In order to achieve 0 nitrates in a planted tank, you would need more plants then what a tank could hold and yes plants utilize nitrates so I would definetly a an NO3 source.
 
In order to achieve 0 nitrates in a planted tank, you would need more plants then what a tank could hold and yes plants utilize nitrates so I would definetly a an NO3 source.

That's not necessarily true about hitting 0 nitrate in a planted tank. I have to continuously dose my nitrates to higher levels despite having an overstocked tank just to keep it from bottoming out. It took forever to get there but it isn't impossible.
 
I think it was because I had no fish and no ferts. I had a separate 10g tank that I was cycling and I was able to watch the progression of ammonia -> nitrites -> nitrates in it, ...which I'm glad because I was worried about testing error with those 0s.
 
Zero nitrates doesn't sound likely but in my heavily planted tank with about 30 fish I never get a reading above 5, the plants must be utilising the nitrates.
Personally I would prefer to see a reading of some kind to prove the cycling is working.
Interesting thread though.
 
The most likely thing is that you are doing the test improperly (assuming you have a liquid test kit. If this is the API liquid nitrate test kit then you need to add 10 drops of bottle #1 to the vial with 5ml of water. Shake the vial for 5 seconds, shake bottle 2 VIGOROUSLY for 30 straight seconds, add 10 drops of bottle 2 to the vial, shake the bottle VIGOROUSLY for a straight minute.



It needs to be done this way to properly mix the crystallized reagent to get the color you are supposed to have. Generally, if you don't do the test properly it will read at 0ppm.

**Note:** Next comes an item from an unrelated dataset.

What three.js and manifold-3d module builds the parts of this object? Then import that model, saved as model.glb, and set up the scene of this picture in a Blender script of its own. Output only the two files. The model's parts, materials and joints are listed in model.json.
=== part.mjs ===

Thanks for that advice! I'd always get zero readings, just retested now and got a reading in the 5 range, it's kinda hard to tell the difference between the shades of orange! It was lighter orange anyway! Is that safe?
 
It can be difficult to tell the difference between the orange shades. It can depend on light direction etc. it poss take it out side and put the test tube against the white strip in the test card.
In any case - any light to mid orange is good. You can easily see if it is edging towards the red end of orange or worse!
 
It can be difficult to tell the difference between the orange shades. It can depend on light direction etc. it poss take it out side and put the test tube against the white strip in the test card.
In any case - any light to mid orange is good. You can easily see if it is edging towards the red end of orange or worse!


That's what I thought, thanks for the help!